In identifying my social isolation as my schedule revolves around my children and we spend very little time with biological family, I've made an effort to reconnect and spend face-to-face time with friends. My children and I have hosted two informal gatherings to welcome our third child. My sister-in-law and I plan to get together for a tea date. I have set up dates with a few parenting friends. Time with like-minded friends allows me to openly discuss my feelings, processes, present adventures, and what matters to us both: our faith in humanity, our intentional parenting, and our direct healing of Mother Earth. I open myself to connecting with others and trust that my prayers will continue to be answered in abundance.
I am able to journal. When hormones and thirst wake me at 4:00 in the morning, I meditate for an hour in bed (looks just like sleeping), and then get up to write in my prayer room. This is a way for me to check in with myself and to allow space to focus on what is calling my attention. In this way, I am able to identify and release my own resistances and step more fully into this life I love living with my amazing family.
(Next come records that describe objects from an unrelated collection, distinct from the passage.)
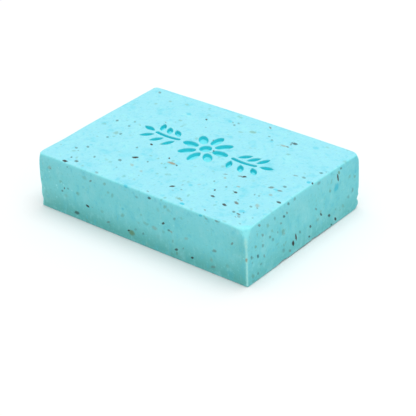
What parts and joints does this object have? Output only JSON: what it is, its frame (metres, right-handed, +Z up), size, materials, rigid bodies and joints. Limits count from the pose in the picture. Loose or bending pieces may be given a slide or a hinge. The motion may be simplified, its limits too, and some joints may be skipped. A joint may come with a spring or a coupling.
{
  "type": "bar of soap",
  "caption": "Rectangular bar of cast soap with softened edges and a pressed flower ornament in its top.",
  "frame": {"origin": "middle of the flat bottom face", "axes": "+X along the bar, +Y across it, +Z up, out of the face with the pressed ornament"},
  "size_m": [0.086, 0.06, 0.02],
  "materials": {
    "soap": "satin and waxy, turquoise with brown, tan and blue herb flecks"
  },
  "bodies": {
    "root": {"soap_bar": "soap"}
  },
  "joints": []
}
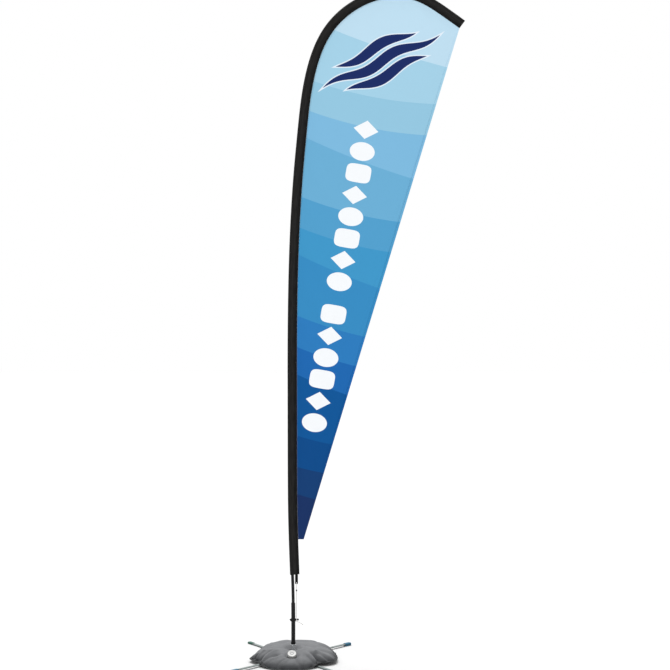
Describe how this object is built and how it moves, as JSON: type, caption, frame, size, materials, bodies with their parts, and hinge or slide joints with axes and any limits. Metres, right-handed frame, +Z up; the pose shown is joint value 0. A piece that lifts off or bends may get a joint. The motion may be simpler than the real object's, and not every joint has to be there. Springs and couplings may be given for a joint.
{
  "type": "teardrop flag",
  "caption": "Free-standing teardrop flag: a sleeve on a bent pole that spins on a folding cross base, weighted by a slack ring water bag.",
  "frame": {"origin": "on the ground, on the spindle's axis: the middle of the pivot boss's flat underside", "axes": "+Z up along the spindle; the flag lies in the XZ plane and flies towards +X; its printed front looks along -Y"},
  "size_m": [1.4292, 0.8118, 4.1585],
  "materials": {
    "steel_bar": "satin",
    "zinc_steel": "satin",
    "chrome": "polished",
    "bearing_steel": "polished",
    "brass": "satin",
    "teal_plastic": "satin",
    "black_plastic": "satin",
    "white_plastic": "satin",
    "seal_rubber": "matte",
    "grey_pvc": "satin",
    "black_composite": "satin",
    "silver_ferrule": "satin",
    "black_satin": "matte",
    "printed_polyester": "matte",
    "hem_tape": "matte",
    "black_webbing": "matte",
    "white_cord": "matte"
  },
  "bodies": {
    "base": {"lower_arm": "steel_bar", "lower_arm_tip_right": "teal_plastic", "lower_arm_tip_left": "teal_plastic", "arm_washer": "brass", "pivot_boss": "zinc_steel", "swivel_housing": "zinc_steel", "lower_bearing_outer_ring": "bearing_steel", "upper_bearing_outer_ring": "bearing_steel", "bearing_spacer_ring": "zinc_steel", "bearing_retaining_ring": "bearing_steel", "water_bag": "grey_pvc", "bag_filler_neck": "grey_pvc"},
    "upper_arm": {"upper_arm": "steel_bar", "upper_arm_tip_right": "teal_plastic", "upper_arm_tip_left": "teal_plastic"},
    "bag_cap": {"bag_cap": "white_plastic", "cap_gasket": "seal_rubber"},
    "spindle": {"spindle": "chrome", "lower_bearing_inner_ring": "bearing_steel", "upper_bearing_inner_ring": "bearing_steel", "lower_bearing_ball_cage": "brass", "upper_bearing_ball_cage": "brass", "inner_spacer_tube": "zinc_steel", "lock_washer": "zinc_steel", "lock_nut": "zinc_steel"},
    "pole_and_flag": {"foot_tube": "black_composite", "foot_collar": "black_plastic", "pole_section_1": "black_composite", "pole_section_2": "black_composite", "pole_section_3": "black_composite", "pole_section_4": "black_composite", "pole_ferrule_1": "silver_ferrule", "pole_ferrule_2": "silver_ferrule", "pole_ferrule_3": "silver_ferrule", "pole_tip_plug": "black_plastic", "pole_sleeve": "black_satin", "flag_panel": "printed_polyester", "free_edge_hem": "hem_tape", "tail_hem": "hem_tape", "webbing_tab": "black_webbing", "tab_eyelet": "brass", "elastic_cord": "white_cord", "cord_stop_knot": "white_cord", "cord_clamp": "black_plastic"},
    "hook_collar": {"hook_collar": "black_plastic", "cord_tail_knot": "white_cord"}
  },
  "joints": [
    {"name": "arm_fold", "type": "hinge", "parent": "base", "child": "upper_arm", "pos_m": [0, 0, 0.0124], "axis": [0, 0, -1], "range_deg": [0, 92]},
    {"name": "cap_turn", "type": "hinge", "parent": "base", "child": "bag_cap", "pos_m": [-0.003, -0.162, 0.064], "axis": [0, -0.5299, 0.848], "range_deg": [0, 540]},
    {"name": "spindle_spin", "type": "hinge", "parent": "base", "child": "spindle", "pos_m": [0, 0, 0.04], "axis": [0, 0, 1], "continuous": true},
    {"name": "pole_lift", "type": "slide", "parent": "spindle", "child": "pole_and_flag", "axis": [0, 0, 1], "range_m": [0, 0.115]},
    {"name": "hook_slide", "type": "slide", "parent": "pole_and_flag", "child": "hook_collar", "axis": [0, 0, 1], "range_m": [-0.025, 0.02], "deforming": ["elastic_cord"]}
  ]
}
As for exercise, my yoga ball is a wonderful companion. My children love to play loud music that gets me to dance. Most of my day is spent on my feet, I love gardening, and intend to very soon embark on family walks. Today may just be that day to begin!
I move from a space of density into lightness. As I am once again able to sing, to find my personal song, I begin to create and express, to smile and laugh. For these answered prayers, I give such great thanks and share these awakened blessings with others. This life and these lessons are such gifts.